Cela étant dit, il y a aussi une raison plus politique. On est dans une époque où chacun choisit son récit. On oppose des récits dans les médias selon les partis pris. On favorise tel média parce qu'on partage son point de vue. On constate une polarisation du monde qui devient très forte. Après la guerre froide, il y avait une sorte d’utopie prédominante d'un monde unifié. Aujourd’hui, le monde se polarise à nouveau.
Ce dispositif vient déjouer un peu cette problématique. Dans le spectacle, quand tu vas vers le Canada, on te parle de la France. Et quand tu vas vers la France, on te parle du Canada. Et au milieu de tout ça, il y a l’Iran. Dany n'a pas pu y aller, il n’a pas eu de visa. Donc, l'Iran reste cette terre dont on parle, mais où on ne va pas. C’est tout le sujet. Enfin, il y a aussi une mission un peu plus fondamentale derrière cette enquête. La mission, c’était de retourner dans le passé et de réparer des choses irrésolues.
DANY : On s’en rend compte maintenant que la création est plus achevée. Il y a cette idée de réconciliation, d’envoyer l’autre réparer quelque chose qu’on ne pourrait pas nous, réparer.
GURSHARD : Malheureusement, ça n’a pas été possible d’envoyer Dany par procuration en Iran. Mais il y avait quand même cette idée de réconcilier des choses que je ne peux pas réparer en Iran parce que ça fait 25 ans que je n’y suis pas allé.
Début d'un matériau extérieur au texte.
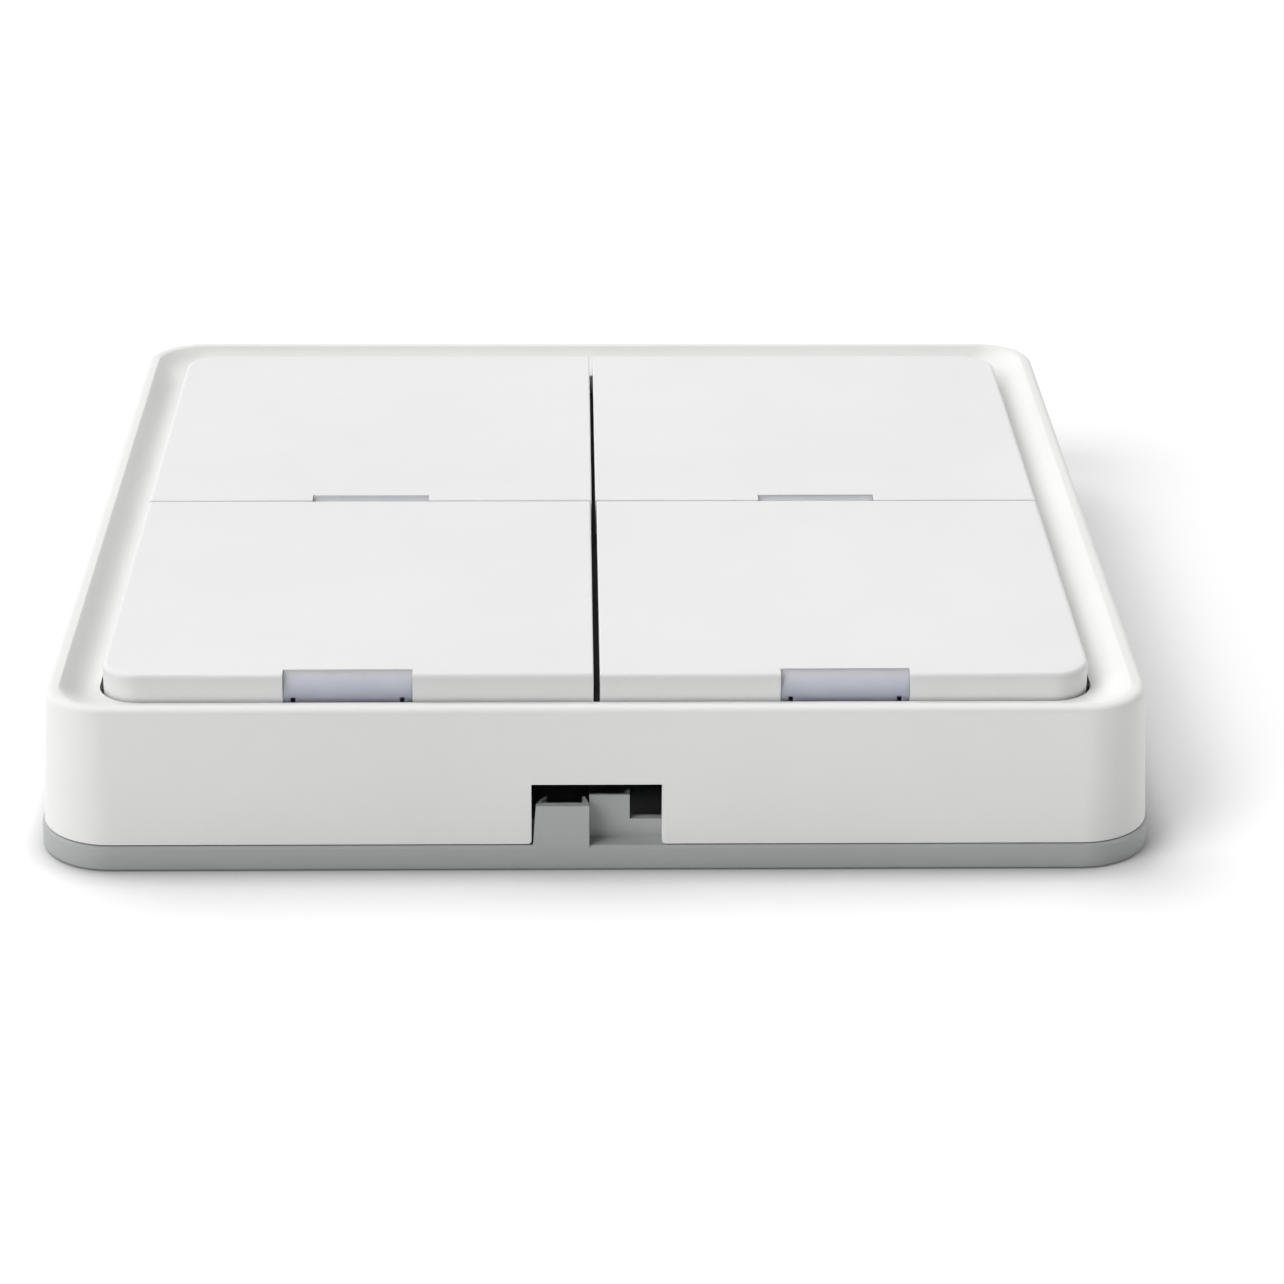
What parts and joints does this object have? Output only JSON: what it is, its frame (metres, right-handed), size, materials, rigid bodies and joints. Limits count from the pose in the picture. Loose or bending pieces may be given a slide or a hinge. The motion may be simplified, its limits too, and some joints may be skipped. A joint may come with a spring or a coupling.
{
  "type": "smart light switch",
  "caption": "Square wall switch: hinged keys with light windows in a frame with a raised rim, over a grey base plate with a release notch.",
  "frame": {"origin": "centre of the square base plate's back face, which lies on the wall", "axes": "+Z out of the wall, +Y up the wall, +X to the right of a person who faces the switch"},
  "size_m": [0.0864, 0.0864, 0.0138],
  "materials": {
    "cover_plastic": "moulded white plastic with a fine satin surface",
    "key_plastic": "moulded white plastic with a fine satin surface",
    "window_plastic": "smoky translucent plastic, polished",
    "base_plastic": "moulded grey plastic, fine spark-eroded texture",
    "carrier_plastic": "moulded dark plastic, satin",
    "board_laminate": "glass-fibre laminate under green solder mask",
    "radio_laminate": "glass-fibre laminate under blue solder mask",
    "screw_steel": "zinc-plated steel",
    "spring_steel": "bright spring steel",
    "cell_steel": "nickel-plated steel can",
    "contact_plating": "nickel-plated spring bronze",
    "shield_tin": "tin-plated sheet steel",
    "track_copper": "bare copper track",
    "holder_plastic": "moulded black plastic",
    "switch_plastic": "moulded black plastic",
    "plunger_plastic": "moulded brown-red plastic",
    "lamp_resin": "clear resin over a pale phosphor",
    "chip_ceramic": "tan ceramic with tinned ends",
    "pad_foam": "white foam tape"
  },
  "bodies": {
    "housing": {"base_plate": "base_plastic", "cover_frame": "cover_plastic", "key_carrier": "carrier_plastic", "circuit_board": "board_laminate", "board_screws": "screw_steel", "switch_springs": "spring_steel", "battery_holder": "holder_plastic", "coin_cell": "cell_steel", "battery_contact_positive": "contact_plating", "battery_contact_negative": "contact_plating", "radio_module": "radio_laminate", "radio_shield": "shield_tin", "radio_antenna": "track_copper", "status_leds": "lamp_resin", "board_chips": "chip_ceramic", "adhesive_pads": "pad_foam", "switch_body_upper_left": "switch_plastic", "switch_body_upper_right": "switch_plastic", "switch_body_lower_left": "switch_plastic", "switch_body_lower_right": "switch_plastic"},
    "upper_left_key": {"key_upper_left": "key_plastic", "window_upper_left": "window_plastic"},
    "upper_left_plunger": {"switch_plunger_upper_left": "plunger_plastic"},
    "upper_right_key": {"key_upper_right": "key_plastic", "window_upper_right": "window_plastic"},
    "upper_right_plunger": {"switch_plunger_upper_right": "plunger_plastic"},
    "lower_left_key": {"key_lower_left": "key_plastic", "window_lower_left": "window_plastic"},
    "lower_left_plunger": {"switch_plunger_lower_left": "plunger_plastic"},
    "lower_right_key": {"key_lower_right": "key_plastic", "window_lower_right": "window_plastic"},
    "lower_right_plunger": {"switch_plunger_lower_right": "plunger_plastic"}
  },
  "joints": [
    {"name": "upper_left_key_hinge", "type": "hinge", "parent": "housing", "child": "upper_left_key", "pos_m": [-0.01922, 0.03406, 0.011], "axis": [1, 0, 0], "range_deg": [0, 0.7], "stiffness_Nm_per_rad": 0.8, "springref_deg": -1.72},
    {"name": "upper_left_plunger_slide", "type": "slide", "parent": "housing", "child": "upper_left_plunger", "axis": [0, 0, -1], "range_m": [0, 0.0003], "stiffness_N_per_m": 0.01, "springref_m": -0.0219},
    {"name": "upper_right_key_hinge", "type": "hinge", "parent": "housing", "child": "upper_right_key", "pos_m": [0.01922, 0.03406, 0.011], "axis": [1, 0, 0], "range_deg": [0, 0.7], "stiffness_Nm_per_rad": 0.8, "springref_deg": -1.72},
    {"name": "upper_right_plunger_slide", "type": "slide", "parent": "housing", "child": "upper_right_plunger", "axis": [0, 0, -1], "range_m": [0, 0.0003], "stiffness_N_per_m": 0.01, "springref_m": -0.0219},
    {"name": "lower_left_key_hinge", "type": "hinge", "parent": "housing", "child": "lower_left_key", "pos_m": [-0.01922, -0.00373, 0.011], "axis": [1, 0, 0], "range_deg": [0, 0.7], "stiffness_Nm_per_rad": 0.8, "springref_deg": -1.72},
    {"name": "lower_left_plunger_slide", "type": "slide", "parent": "housing", "child": "lower_left_plunger", "axis": [0, 0, -1], "range_m": [0, 0.0003], "stiffness_N_per_m": 0.01, "springref_m": -0.0219},
    {"name": "lower_right_key_hinge", "type": "hinge", "parent": "housing", "child": "lower_right_key", "pos_m": [0.01922, -0.00373, 0.011], "axis": [1, 0, 0], "range_deg": [0, 0.7], "stiffness_Nm_per_rad": 0.8, "springref_deg": -1.72},
    {"name": "lower_right_plunger_slide", "type": "slide", "parent": "housing", "child": "lower_right_plunger", "axis": [0, 0, -1], "range_m": [0, 0.0003], "stiffness_N_per_m": 0.01, "springref_m": -0.0219}
  ],
  "couplings": [
    {"joint": "upper_left_plunger_slide", "follows": "upper_left_key_hinge", "m_per_rad": 0.0245},
    {"joint": "upper_right_plunger_slide", "follows": "upper_right_key_hinge", "m_per_rad": 0.0245},
    {"joint": "lower_left_plunger_slide", "follows": "lower_left_key_hinge", "m_per_rad": 0.0245},
    {"joint": "lower_right_plunger_slide", "follows": "lower_right_key_hinge", "m_per_rad": 0.0245}
  ]
}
Et de mon côté, c’était un peu la même chose, je partais avec des missions très précises.
DANY : Le dispositif témoigne aussi de l’impossibilité fondamentale de rendre compte de l’entièreté de la vie de quelqu’un, c’est impossible. On croit connaître les gens qui sont très proches de nous. Mais finalement, il y a toujours cette part de mystère, d’informations manquantes.
Propos recueillis au Théatre des tanneurs le 15/05/2024.